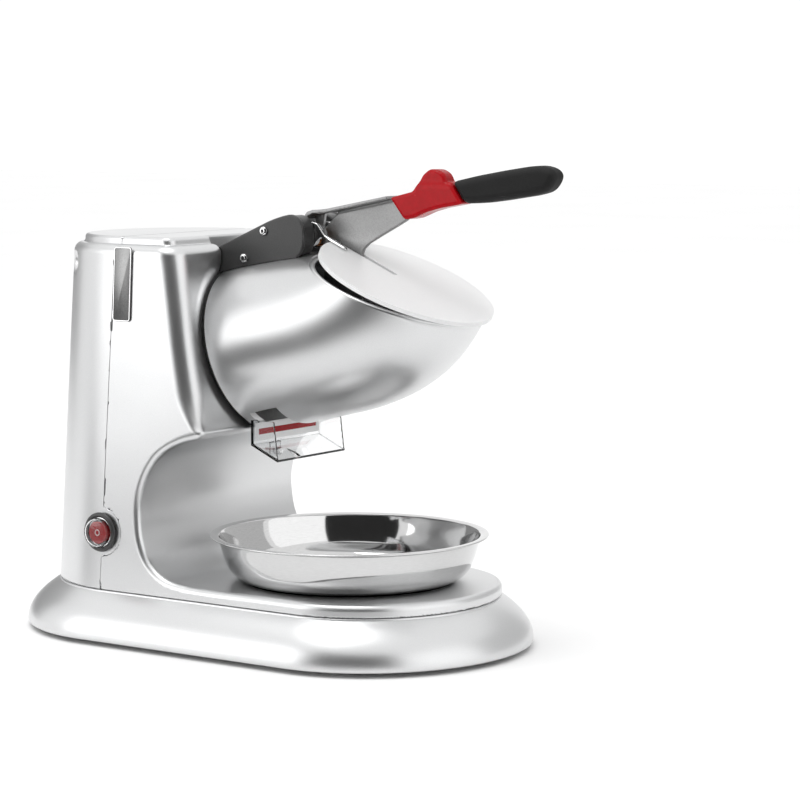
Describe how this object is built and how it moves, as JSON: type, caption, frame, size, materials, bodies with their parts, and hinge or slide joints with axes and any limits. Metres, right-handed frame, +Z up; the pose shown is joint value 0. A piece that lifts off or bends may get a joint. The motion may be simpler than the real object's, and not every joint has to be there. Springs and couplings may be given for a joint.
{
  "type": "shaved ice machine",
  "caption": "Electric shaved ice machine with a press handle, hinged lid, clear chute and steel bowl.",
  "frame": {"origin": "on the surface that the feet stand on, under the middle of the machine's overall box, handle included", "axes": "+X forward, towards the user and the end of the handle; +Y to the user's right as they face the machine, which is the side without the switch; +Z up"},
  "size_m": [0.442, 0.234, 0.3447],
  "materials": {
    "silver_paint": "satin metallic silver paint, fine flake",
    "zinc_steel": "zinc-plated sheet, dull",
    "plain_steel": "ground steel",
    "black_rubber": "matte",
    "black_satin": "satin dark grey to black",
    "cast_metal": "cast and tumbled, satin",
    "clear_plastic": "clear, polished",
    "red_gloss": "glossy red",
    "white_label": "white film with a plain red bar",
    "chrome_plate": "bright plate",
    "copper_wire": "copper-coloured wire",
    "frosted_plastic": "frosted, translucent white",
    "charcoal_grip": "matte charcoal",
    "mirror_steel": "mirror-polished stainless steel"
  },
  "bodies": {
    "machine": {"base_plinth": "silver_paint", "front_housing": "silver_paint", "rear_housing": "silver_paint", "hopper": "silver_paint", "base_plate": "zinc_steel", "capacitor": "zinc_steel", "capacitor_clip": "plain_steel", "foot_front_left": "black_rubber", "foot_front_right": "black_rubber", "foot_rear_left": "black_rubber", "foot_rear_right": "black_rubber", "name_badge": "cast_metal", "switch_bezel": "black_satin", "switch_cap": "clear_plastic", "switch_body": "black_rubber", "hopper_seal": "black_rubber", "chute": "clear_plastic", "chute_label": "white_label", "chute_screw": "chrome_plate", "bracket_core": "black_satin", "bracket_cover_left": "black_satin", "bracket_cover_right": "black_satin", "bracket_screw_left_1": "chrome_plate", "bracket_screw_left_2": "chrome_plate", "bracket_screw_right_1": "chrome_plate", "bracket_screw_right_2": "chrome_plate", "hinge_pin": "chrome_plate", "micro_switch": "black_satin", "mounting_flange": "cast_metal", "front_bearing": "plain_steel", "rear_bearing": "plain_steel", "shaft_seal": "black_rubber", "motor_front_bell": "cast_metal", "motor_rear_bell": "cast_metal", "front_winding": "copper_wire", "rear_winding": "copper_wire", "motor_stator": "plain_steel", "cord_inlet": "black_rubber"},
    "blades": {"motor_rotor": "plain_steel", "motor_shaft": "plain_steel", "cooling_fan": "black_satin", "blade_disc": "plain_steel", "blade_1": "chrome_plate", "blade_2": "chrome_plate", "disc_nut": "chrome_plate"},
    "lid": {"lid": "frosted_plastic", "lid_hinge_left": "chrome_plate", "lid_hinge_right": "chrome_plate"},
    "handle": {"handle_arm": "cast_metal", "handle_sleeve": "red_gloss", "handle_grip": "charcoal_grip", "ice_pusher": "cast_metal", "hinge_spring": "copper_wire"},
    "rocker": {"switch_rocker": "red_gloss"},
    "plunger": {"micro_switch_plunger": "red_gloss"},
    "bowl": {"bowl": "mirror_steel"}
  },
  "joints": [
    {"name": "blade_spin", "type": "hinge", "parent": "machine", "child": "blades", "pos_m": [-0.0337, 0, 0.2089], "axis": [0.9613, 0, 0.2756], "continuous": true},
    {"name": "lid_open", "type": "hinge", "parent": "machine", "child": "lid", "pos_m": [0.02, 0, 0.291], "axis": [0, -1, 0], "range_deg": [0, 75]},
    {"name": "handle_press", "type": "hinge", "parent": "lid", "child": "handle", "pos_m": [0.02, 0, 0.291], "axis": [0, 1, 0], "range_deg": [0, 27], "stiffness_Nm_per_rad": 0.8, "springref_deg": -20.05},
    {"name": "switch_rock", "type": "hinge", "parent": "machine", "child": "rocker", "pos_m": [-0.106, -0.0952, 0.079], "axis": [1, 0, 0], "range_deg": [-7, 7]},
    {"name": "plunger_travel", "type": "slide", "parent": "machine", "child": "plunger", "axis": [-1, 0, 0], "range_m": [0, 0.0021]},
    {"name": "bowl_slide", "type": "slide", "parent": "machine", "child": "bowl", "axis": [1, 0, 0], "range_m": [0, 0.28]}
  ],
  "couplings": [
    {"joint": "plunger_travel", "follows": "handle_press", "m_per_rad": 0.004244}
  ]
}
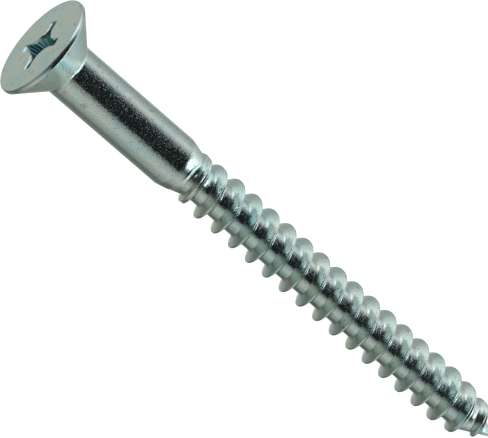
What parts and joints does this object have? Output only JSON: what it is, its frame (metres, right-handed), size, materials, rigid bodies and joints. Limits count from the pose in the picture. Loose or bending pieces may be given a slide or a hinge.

————

■ REQUIRED WORK
Send back each record exactly as it stands.

■ ANSWER TO THE PROBLEM
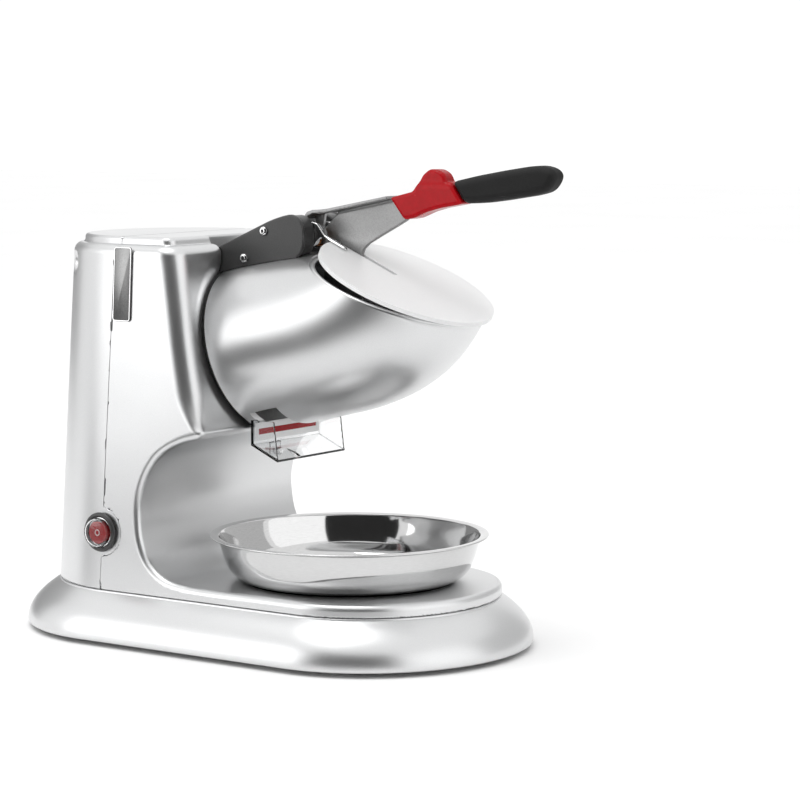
Describe how this object is built and how it moves, as JSON: type, caption, frame, size, materials, bodies with their parts, and hinge or slide joints with axes and any limits. Metres, right-handed frame, +Z up; the pose shown is joint value 0. A piece that lifts off or bends may get a joint. The motion may be simpler than the real object's, and not every joint has to be there. Springs and couplings may be given for a joint.
{
  "type": "shaved ice machine",
  "caption": "Electric shaved ice machine with a press handle, hinged lid, clear chute and steel bowl.",
  "frame": {"origin": "on the surface that the feet stand on, under the middle of the machine's overall box, handle included", "axes": "+X forward, towards the user and the end of the handle; +Y to the user's right as they face the machine, which is the side without the switch; +Z up"},
  "size_m": [0.442, 0.234, 0.3447],
  "materials": {
    "silver_paint": "satin metallic silver paint, fine flake",
    "zinc_steel": "zinc-plated sheet, dull",
    "plain_steel": "ground steel",
    "black_rubber": "matte",
    "black_satin": "satin dark grey to black",
    "cast_metal": "cast and tumbled, satin",
    "clear_plastic": "clear, polished",
    "red_gloss": "glossy red",
    "white_label": "white film with a plain red bar",
    "chrome_plate": "bright plate",
    "copper_wire": "copper-coloured wire",
    "frosted_plastic": "frosted, translucent white",
    "charcoal_grip": "matte charcoal",
    "mirror_steel": "mirror-polished stainless steel"
  },
  "bodies": {
    "machine": {"base_plinth": "silver_paint", "front_housing": "silver_paint", "rear_housing": "silver_paint", "hopper": "silver_paint", "base_plate": "zinc_steel", "capacitor": "zinc_steel", "capacitor_clip": "plain_steel", "foot_front_left": "black_rubber", "foot_front_right": "black_rubber", "foot_rear_left": "black_rubber", "foot_rear_right": "black_rubber", "name_badge": "cast_metal", "switch_bezel": "black_satin", "switch_cap": "clear_plastic", "switch_body": "black_rubber", "hopper_seal": "black_rubber", "chute": "clear_plastic", "chute_label": "white_label", "chute_screw": "chrome_plate", "bracket_core": "black_satin", "bracket_cover_left": "black_satin", "bracket_cover_right": "black_satin", "bracket_screw_left_1": "chrome_plate", "bracket_screw_left_2": "chrome_plate", "bracket_screw_right_1": "chrome_plate", "bracket_screw_right_2": "chrome_plate", "hinge_pin": "chrome_plate", "micro_switch": "black_satin", "mounting_flange": "cast_metal", "front_bearing": "plain_steel", "rear_bearing": "plain_steel", "shaft_seal": "black_rubber", "motor_front_bell": "cast_metal", "motor_rear_bell": "cast_metal", "front_winding": "copper_wire", "rear_winding": "copper_wire", "motor_stator": "plain_steel", "cord_inlet": "black_rubber"},
    "blades": {"motor_rotor": "plain_steel", "motor_shaft": "plain_steel", "cooling_fan": "black_satin", "blade_disc": "plain_steel", "blade_1": "chrome_plate", "blade_2": "chrome_plate", "disc_nut": "chrome_plate"},
    "lid": {"lid": "frosted_plastic", "lid_hinge_left": "chrome_plate", "lid_hinge_right": "chrome_plate"},
    "handle": {"handle_arm": "cast_metal", "handle_sleeve": "red_gloss", "handle_grip": "charcoal_grip", "ice_pusher": "cast_metal", "hinge_spring": "copper_wire"},
    "rocker": {"switch_rocker": "red_gloss"},
    "plunger": {"micro_switch_plunger": "red_gloss"},
    "bowl": {"bowl": "mirror_steel"}
  },
  "joints": [
    {"name": "blade_spin", "type": "hinge", "parent": "machine", "child": "blades", "pos_m": [-0.0337, 0, 0.2089], "axis": [0.9613, 0, 0.2756], "continuous": true},
    {"name": "lid_open", "type": "hinge", "parent": "machine", "child": "lid", "pos_m": [0.02, 0, 0.291], "axis": [0, -1, 0], "range_deg": [0, 75]},
    {"name": "handle_press", "type": "hinge", "parent": "lid", "child": "handle", "pos_m": [0.02, 0, 0.291], "axis": [0, 1, 0], "range_deg": [0, 27], "stiffness_Nm_per_rad": 0.8, "springref_deg": -20.05},
    {"name": "switch_rock", "type": "hinge", "parent": "machine", "child": "rocker", "pos_m": [-0.106, -0.0952, 0.079], "axis": [1, 0, 0], "range_deg": [-7, 7]},
    {"name": "plunger_travel", "type": "slide", "parent": "machine", "child": "plunger", "axis": [-1, 0, 0], "range_m": [0, 0.0021]},
    {"name": "bowl_slide", "type": "slide", "parent": "machine", "child": "bowl", "axis": [1, 0, 0], "range_m": [0, 0.28]}
  ],
  "couplings": [
    {"joint": "plunger_travel", "follows": "handle_press", "m_per_rad": 0.004244}
  ]
}
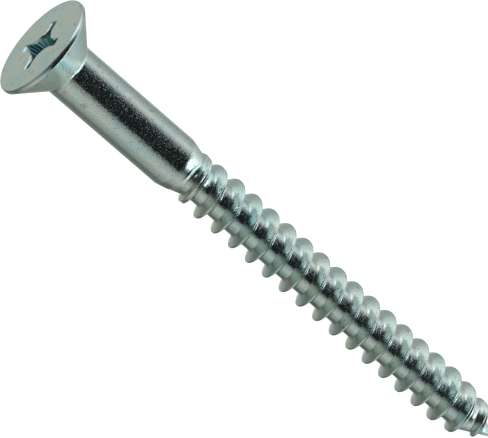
What parts and joints does this object have? Output only JSON: what it is, its frame (metres, right-handed), size, materials, rigid bodies and joints. Limits count from the pose in the picture. Loose or bending pieces may be given a slide or a hinge.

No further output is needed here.